Though, I've found United's new safety video to be so well done, I watch it every time despite having seen it dozens of times already.

4 comments

They are effective in complying with the relevant law: http://www.law.cornell.edu/cfr/text/14/91.519 which specifically requires an oral briefing on "when, where, and under what circumstances smoking is prohibited".

Don't fault the airlines for complying with the law.

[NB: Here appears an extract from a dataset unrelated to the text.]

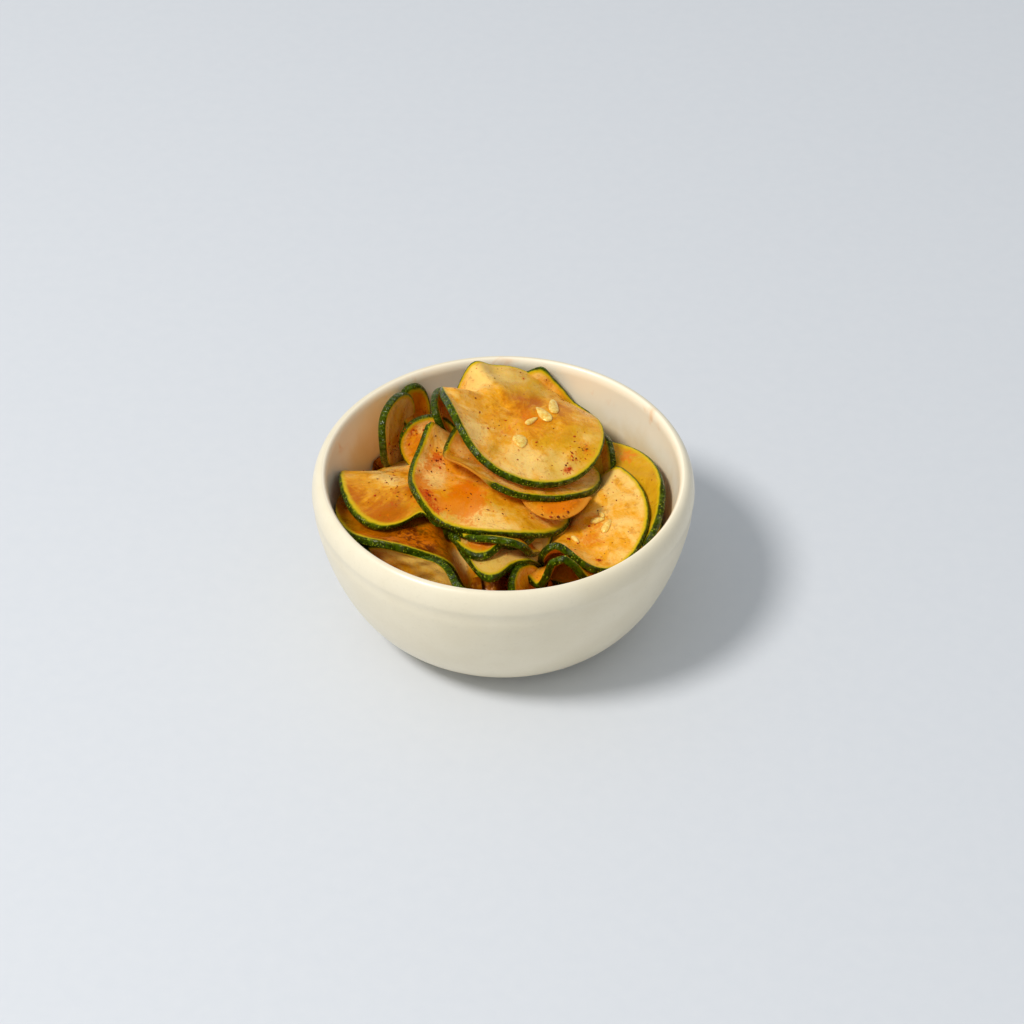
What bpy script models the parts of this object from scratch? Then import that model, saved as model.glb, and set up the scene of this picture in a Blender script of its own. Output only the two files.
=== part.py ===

I'm faulting the actual presentation and behavior, regardless of who is ultimately to blame. If the law requires wasting everyone's time and attention with so much no smoking signs, then it's probable it wastes effort on other things, too.
I make a point of tuning in for the actual safety part then switching to my personal music again when they start waffling on about the company slogan and wishing a good flight a dozen times.
Have you noticed a change to include "no vaping" as well? The briefings do change with the times. Before lobbying / tantrum throwing gadget junkies allowed devices to be on non-stop, there were times when they were permitted to be on or off, and that was part of the briefing. As you might be able to tell, I tend to pay attention in spite of having heard them time and again, because thankfully I'm an infrequent flyer these days.
No, and FAs seemed to be of uncertain opinion if vaping was covered, although I only asked on one flight. Probably from a don't-be-rude perspective, it'd not be a good idea. Certainly the risk of fire isn't there.

There's still a fair amount of time dedicated to talking about "airplane mode". Which can simply not be a safety issue, as it'd be a trivial attack vector for malicious passengers to use. Or, if it is a safety factor, it just further illustrates the security theater.

Some people are better at noticing visual signs, some react only to what they are being told. Smoking on board is really dangerous, so why to take risks?
Hard to believe but it was done heavily on flights until the 70's or 80's or so. Though disgusting, it is unlikely to be that dangerous.
Because there's a cost in attention. What's the rate of people just lighting up to smoke on a flight? What about the rate of people tampering with or disabling smoke detectors? Is there reason to believe that in the last, say, 5 years, there's been any case of that warning preventing someone from disabling a smoke detector?

I'm also not convinced that accidental smoking on board is that dangerous. Because if it were, then we'd be far more interested in stopping people from boarding with such equipment. I'm hoping aircraft today are capable of handling a small fire, the kind that might happen anyways, like from batteries exploding.

Same reasoning for using electronics - if they had been that dangerous, any bad person could just ship a box of phones with a wake up alarm set and watch planes crash.